Iraq's electoral commission said 79 per cent of voters backed the constitution against 21 per cent who were opposed.

A national majority of more than 50 per cent was required to ratify the constitution. It could have been rejected if two-thirds of voters in three of Iraq's 18 provinces voted No. This happened in the largely Sunni Arab areas of Anbar and Salaheddin, but in Nineveh, which contains the mixed city of Mosul, only 55 per cent voted No, according to the election commission.

In Diyala, another mixed province, 49 per cent voted No.

Sunni Arab members of the constitution's drafting committee denounced the result as rigged.Hussein al-Falluji said: "I have just prayed to God that he will expose the truth about what is happening in Iraq.

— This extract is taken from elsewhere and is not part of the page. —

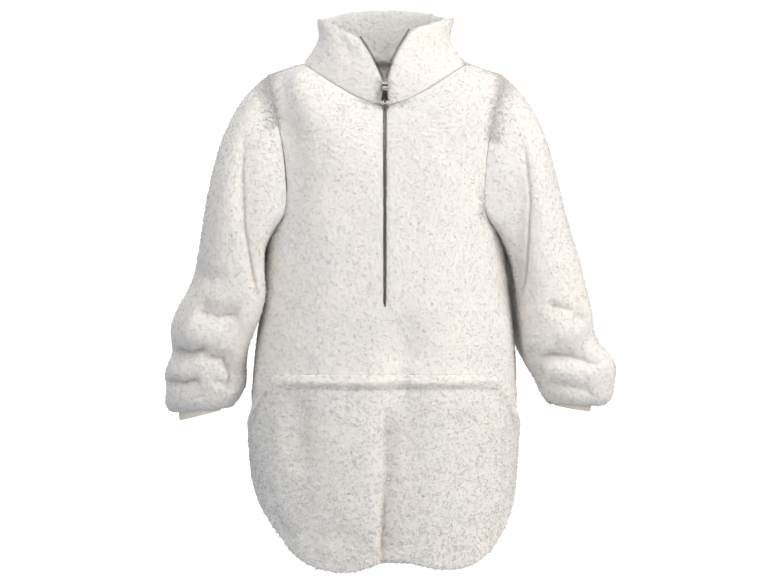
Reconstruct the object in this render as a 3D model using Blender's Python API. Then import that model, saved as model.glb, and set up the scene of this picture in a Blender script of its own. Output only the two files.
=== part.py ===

We all know that this referendum was fraud conducted by an electoral commission that is not independent."

Saleh al-Mutlaq, another member of the committee, called the referendum a farce and accused government forces of stealing ballot boxes to reduce the percentage of No votes in several provinces. He said the vote could backfire on government efforts to defuse the insurgency by persuading Sunnis they had no role in the political process.

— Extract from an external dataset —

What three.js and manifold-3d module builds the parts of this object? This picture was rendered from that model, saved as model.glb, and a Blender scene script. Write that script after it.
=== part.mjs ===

"The people were shocked to find out that their vote is worthless because of the major fraud that takes place in Iraq," he said on Al-Arabiya TV.

Last week he said soldiers broke into a polling station in a Sunni district of the city of Baqouba in Diyala province and took ballot boxes heavy with No votes and that later results showed a Yes majority.

Meshaan al-Jubouri, a Sunni Arab member of the national assembly, said polling officials in Nineveh had informed him Mosul had voted No by as much as 80 per cent, while the commission reported a 50-50 split.

Carina Perelli, who heads the UN election team providing technical assistance to the Iraqi government, said she was confident the election had not been fixed: "The result is accurate. It has been checked according to the processes that we all follow when we have elections. Iraq should be proud of the election commission."

The result gives President Bush a political boost by paving the way for national elections on December 15th, the next milestone in his effort to show progress towards democracy in Iraq.

However, many observers fear the constitution will undermine Iraq as a state. It minimises the role of the army by devolving security to local militias, is obscure about who is in charge of taxation, leaves oil revenues to the provinces and allows local religious authorities the final say on family matters. The state will have control only over "current" oil production; future development can be sold to foreign companies.

Politicians are racing to form the alliances that will shape the new parliament before a Friday deadline for parties and electoral coalitions to register for the elections.

Much will depend on Sunni Arabs, who represent 20 per cent of Iraq's population and have fought the charter as a plot to deprive them of power and access to Iraq's oil wealth in Shia- and Kurdish-dominated areas.

The results came as the US military death toll rose to 2,000, reaching the mark which was expected to spur new calls for Mr Bush to outline an exit strategy for the Iraqi conflict.

However, in a speech to military wives in Washington yesterday, Mr Bush said the war would would require more sacrifice and he rejected calls for a US pull-out.

"Each loss of life is heartbreaking, and the best way to honour the sacrifice of our fallen troops is to complete the mission and lay the foundation of peace by spreading freedom," he said. "This war will require more sacrifice, more time and more resolve."

Anti-government insurgents set off new blasts yesterday in Baghdad and the normally tranquil city of Sulaimaniya, killing at least 15 people in total. AlQaeda in Iraq meanwhile admitted it was behind the suicide attacks that killed at least 15 people at a fortified hotel compound used by foreign journalists in Baghdad the previous day, according to a posting on the internet.